À cet égard, n’est pas individuellement concernée, au sens de l’article 230, quatrième alinéa, CE, par le règlement nº 2004/2003, relatif au statut et au financement des partis politiques au niveau européen, une formation politique dont certains membres ont participé en tant que députés au processus législatif, dans la mesure où ils ne sont pas directement concernés par ledit règlement et où aucune disposition procédurale exigeait la participation formelle des partis politiques à la procédure d’adoption de celui-ci.

(cf. points 70-72, 75)

6.      Une interprétation du régime des voies de recours selon laquelle un recours direct en annulation devant le juge communautaire serait ouvert dans la mesure où il pourrait être démontré, après un examen concret par ce dernier des règles procédurales nationales, que celles-ci n’autorisent pas le particulier à introduire un recours lui permettant de mettre en cause la validité de l’acte communautaire contesté n’est pas admissible.

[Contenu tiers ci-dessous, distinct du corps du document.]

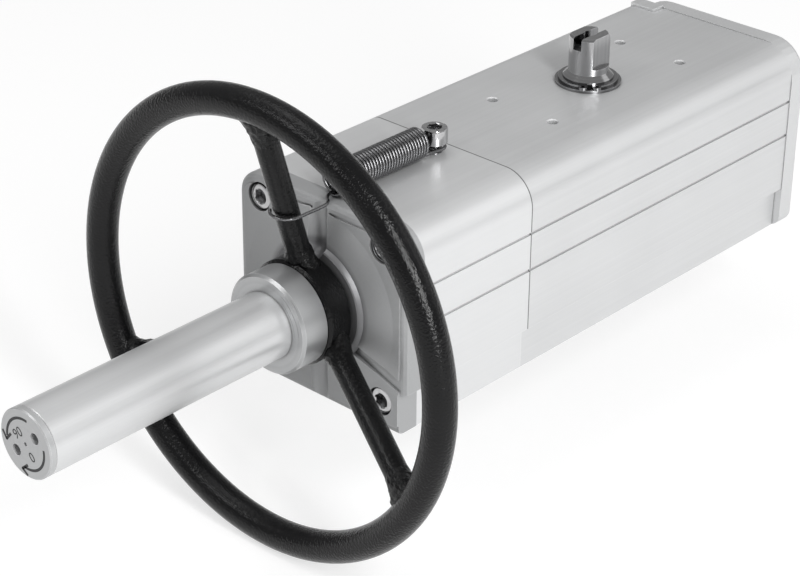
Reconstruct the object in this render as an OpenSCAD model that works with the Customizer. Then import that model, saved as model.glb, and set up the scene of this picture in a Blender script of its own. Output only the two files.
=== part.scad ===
// Pneumatic quarter-turn actuator: rack and pinion, double acting, with a handwheel override.
// The origin is the centre of the valve flange face, on the shaft axis. +Z is up along the shaft.
// The handwheel is at -X, the near side at -Y and the air port side at +Y. At rest the valve is closed.

/* [Body] */
// Width of the body across its sides
body_w = 82; // [82:0.5:90]
// Height of the body over the flange face
body_h = 80; // [79.5:0.5:86]
// Length of the main housing
main_l = 165; // [160:1:190]
// Length of the override housing
override_l = 58.5; // [52:0.5:70]
// Diameter of the cylinder bore
bore_d = 63; // [62.5:0.25:64]
// Height of the cylinder axis over the flange face
axis_h = 42; // [41.5:0.25:42.5]
// Radius of the near top shoulder
near_shoulder_r = 13; // [9:0.5:14]
// Radius of the far top corner
far_corner_r = 6.5; // [4:0.5:9]
// Radius of the lower corners
low_corner_r = 2; // [1:0.25:3]
// Height of the set-back strip along the near side
strip_h = 17.5; // [12:0.5:22]
// Depth of the set-back strip along the near side
strip_d = 3; // [1:0.25:3.5]
// Height of the lower side groove
groove_low_h = 42.3; // [32:0.1:48]
// Height of the upper side groove
groove_high_h = 57.3; // [52:0.1:62]
// Width of the side grooves
groove_w = 1.2; // [0.8:0.1:2]
// Depth of the side grooves
groove_d = 0.7; // [0.4:0.1:1.2]

/* [Covers] */
// Thickness of the front cover
front_cover_t = 10.3; // [9.8:0.1:13]
// Thickness of the rear cover
rear_cover_t = 9.5; // [9:0.5:14]
// How far the covers stand proud of the body
cover_proud = 0.4; // [0.2:0.1:0.8]
// Radius of the covers' outer edges
cover_edge_r = 2.5; // [1.5:0.25:3]
// Radius of the rear cover's shoulders
rear_shoulder_r = 15; // [12:0.5:16]
// Radius of the front cover's far corner
front_far_r = 9; // [6:0.5:12]
// Radius of the boss behind the hub
boss_r = 22; // [21:0.5:23]
// Height of the boss behind the hub
boss_h = 3; // [2.5:0.25:3.5]
// Height of the raised pad on the front cover's face
face_pad_h = 0.8; // [0.5:0.1:1.5]
// Inset of the raised pad from the far, upper and lower edges
face_pad_in = 3.5; // [3:0.25:4.5]
// Width of the valleys over and under the boss
valley_w = 8.5; // [5:0.5:9]
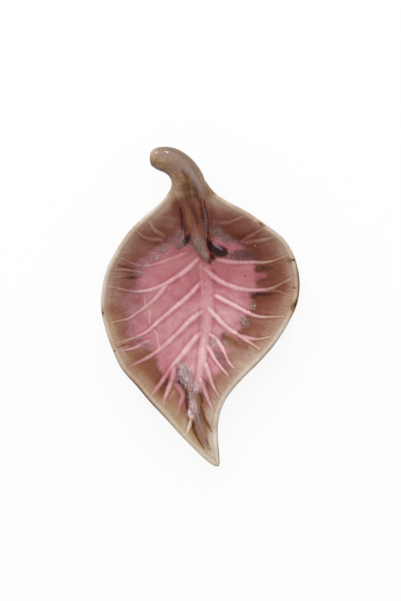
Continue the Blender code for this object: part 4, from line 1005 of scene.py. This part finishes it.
def insideGlaze(name):
    # One number, how deep the glaze lies, takes each glaze from pale where it is thin on rims
    # and veins to nearly black where it pooled. Masks say which glaze it is: the noises added to
    # a field make its edge ragged, and between says where the mask starts and where it is full.
    material, shader, start = newMaterial(name)
    colours = glazeColours
    field = start.field
    place = start.place()
    flow = field("flow", 1)  # along the rim and down the wall, in millimetres
    streak = flow.scaled(0.9, 0.09, 1).noise(0.8, 4, 0.6, 0.5)
    hair = flow.scaled(2.6, 0.22, 1).noise(0.8, 3, 0.6, 0.9)
    broad = place.noise(0.055, 3)
    cloud = place.noise(0.17, 4, 0.6, 0.4)
    fine = place.noise(0.7, 4, 0.6)
    veinReach, veinPale = field("veinReach"), field("veinPale")
    lip, rimShade = field("lipTurn"), field("rimShade")
    mixing = field("mixing")
    wall = field("rimReach").rise(3.0, 9.0)

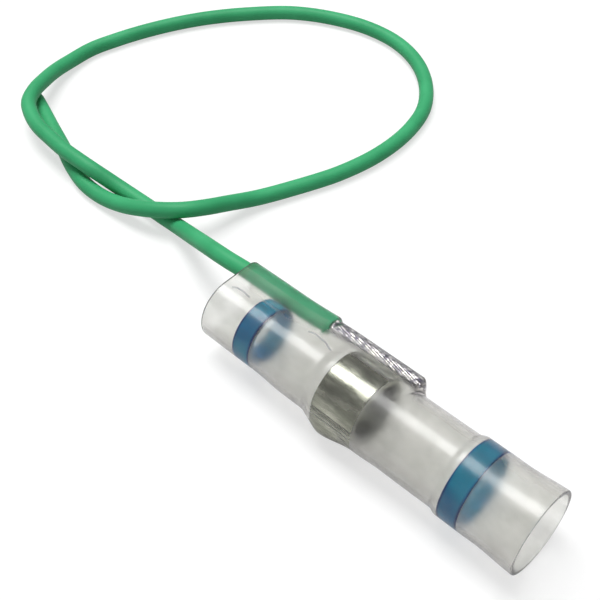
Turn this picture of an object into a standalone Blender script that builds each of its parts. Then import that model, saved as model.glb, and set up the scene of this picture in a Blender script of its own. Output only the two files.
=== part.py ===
"""Solder seal wire connector with a pre-fitted lead.

A clear heat-shrink sleeve lies along X, its open end at +X. Inside it are a solder band in the middle and a
sealing ring near each end. A lead enters at the -X end between the sealing ring and the sleeve, and its bare
twisted strands run over the solder band. Outside, the lead makes one loop on the table.
Metres, +Z up, the table at Z = 0.
"""
import math

import bmesh
import bpy
import numpy as np
from mathutils import Vector

MM = 0.001

# Clear sleeve
SLEEVE_LENGTH = 27.0 * MM
SLEEVE_WALL = 0.27 * MM
LEAD_MOUTH_RADIUS = 2.47 * MM
MIDDLE_RADIUS = 2.64 * MM
NECK_RADIUS = 2.80 * MM
WAIST_RADIUS = 2.95 * MM
OPEN_MOUTH_RADIUS = 3.10 * MM

# Sealing rings, the lead end's and the open end's
RING_WIDTH = 1.55 * MM
RING_THICKNESS = 0.40 * MM
RING_ROUNDING = 0.12 * MM
LEAD_RING_RADIUS = 2.20 * MM
LEAD_RING_INSET = 3.0 * MM
OPEN_RING_RADIUS = 2.68 * MM
OPEN_RING_INSET = 4.25 * MM

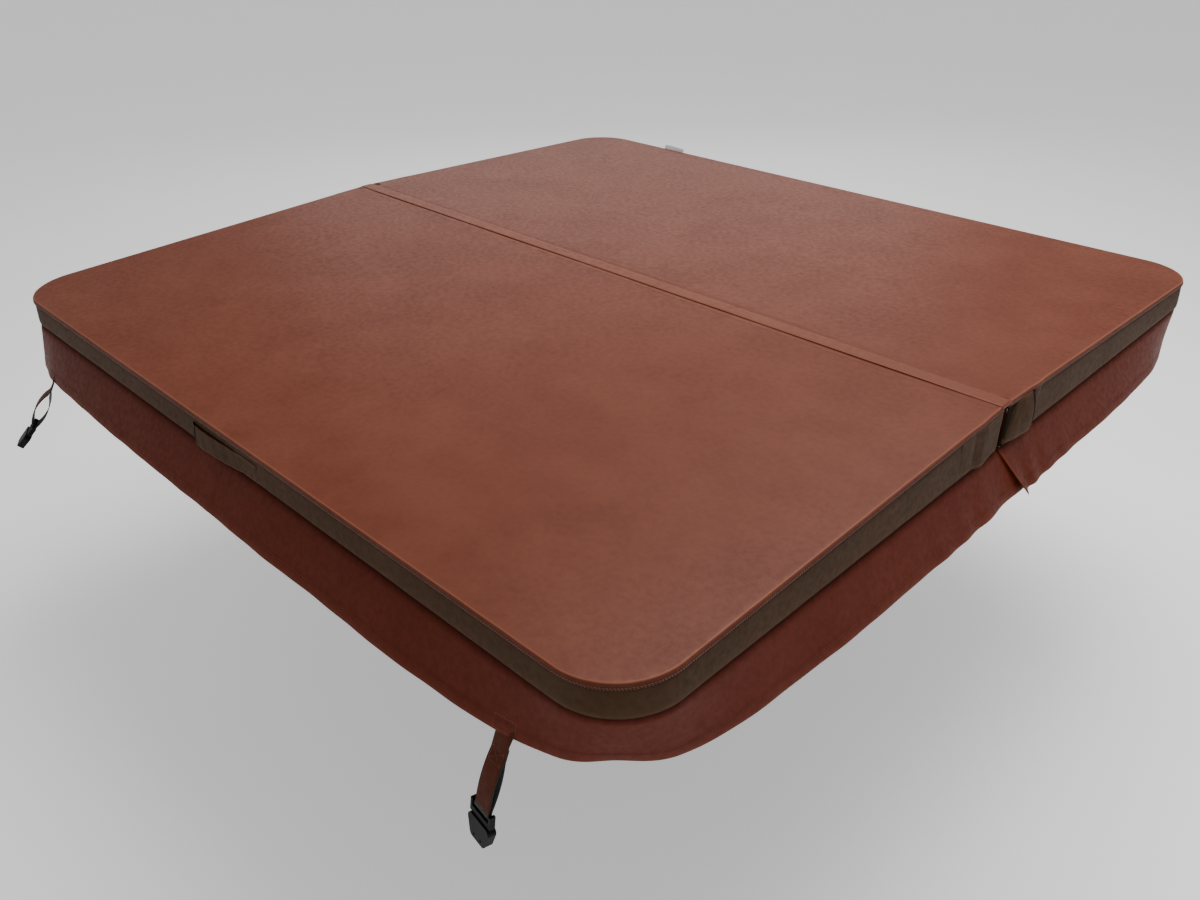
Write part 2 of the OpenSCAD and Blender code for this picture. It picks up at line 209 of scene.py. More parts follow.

En outre, selon le système de contrôle de la légalité mis en place par le traité, une personne physique ou morale ne peut former un recours contre un règlement que si elle est concernée non seulement directement, mais également individuellement. S’il est vrai que cette dernière condition doit être interprétée à la lumière du principe d’une protection juridictionnelle effective en tenant compte des diverses circonstances qui sont de nature à individualiser un requérant, une telle interprétation ne saurait aboutir à écarter la condition en cause, qui est expressément prévue par le traité, sans excéder les compétences attribuées par celui-ci aux juridictions communautaires.